Through the permission of the Gra
nd Ronde people, the Willamette Meteorite is to remain at the American Museum of Natural History as long as the tribe has access to it for cultural and religious purposes. The museum also created an internship for any Native American youth who comes to New York to study the institution’s extensive collections of tribal artifacts.
Ellis Hughes did not live long enough to see his legal argument based upon tribal relics bear fruit. Nor did he ever reap any profit from the meteorite, beyond the quarters he collected at his viewing shed during a few months in 1903. But among his contemporaries, there were many who felt he had performed a great public service by dragging the Willamette Meteorite out of the forest. In the words of Northwest geologist W. Hampton Smith:
Science owes a debt of gratitude to the discoverer, Mr. Hughes. He erred in thinking that the meteor was his by right of discovery, and laboriously took it from the ground on which it was found to his own home. Had he not accidentally discovered it, however, it might have never been known.… I am informed that he has never been rewarded for his discovery and all the work he put upon it. From my point of view that is wrong. It is perhaps the most interesting sample of metal that ever came to earth from the starry depths that has been recovered.… It should have been kept here.
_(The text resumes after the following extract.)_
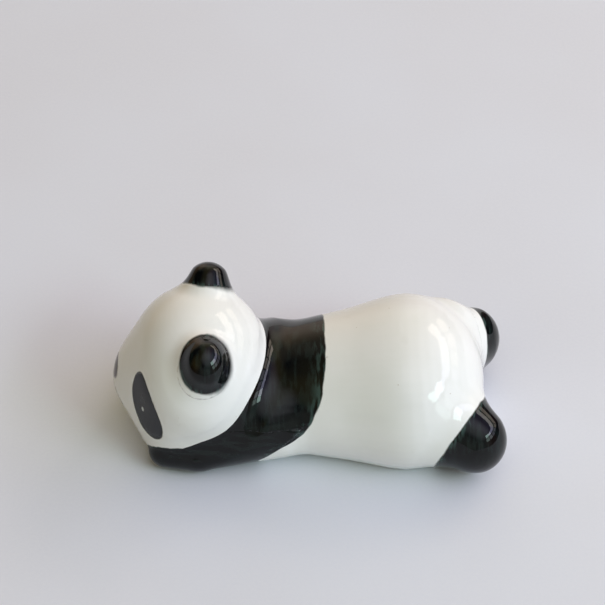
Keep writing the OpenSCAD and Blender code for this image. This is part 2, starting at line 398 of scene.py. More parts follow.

As a final stipulation of the agreement between the Confederated Tribes of the Grande Ronde and the American Museum of Natural History, if the Willamette Meteorite is ever retired from public display, its ownership will revert to the tribes. It is possible, therefore, that at some future date the turtle-shaped stone will once more journey across space and time, echoing one brief chapter of its long life history. If it should travel by rail, it will retrace its climactic Ice Age voyage across Lake Pend Oreille, through Spokane, and down the Columbia as it makes one more partial orbit of our small planet.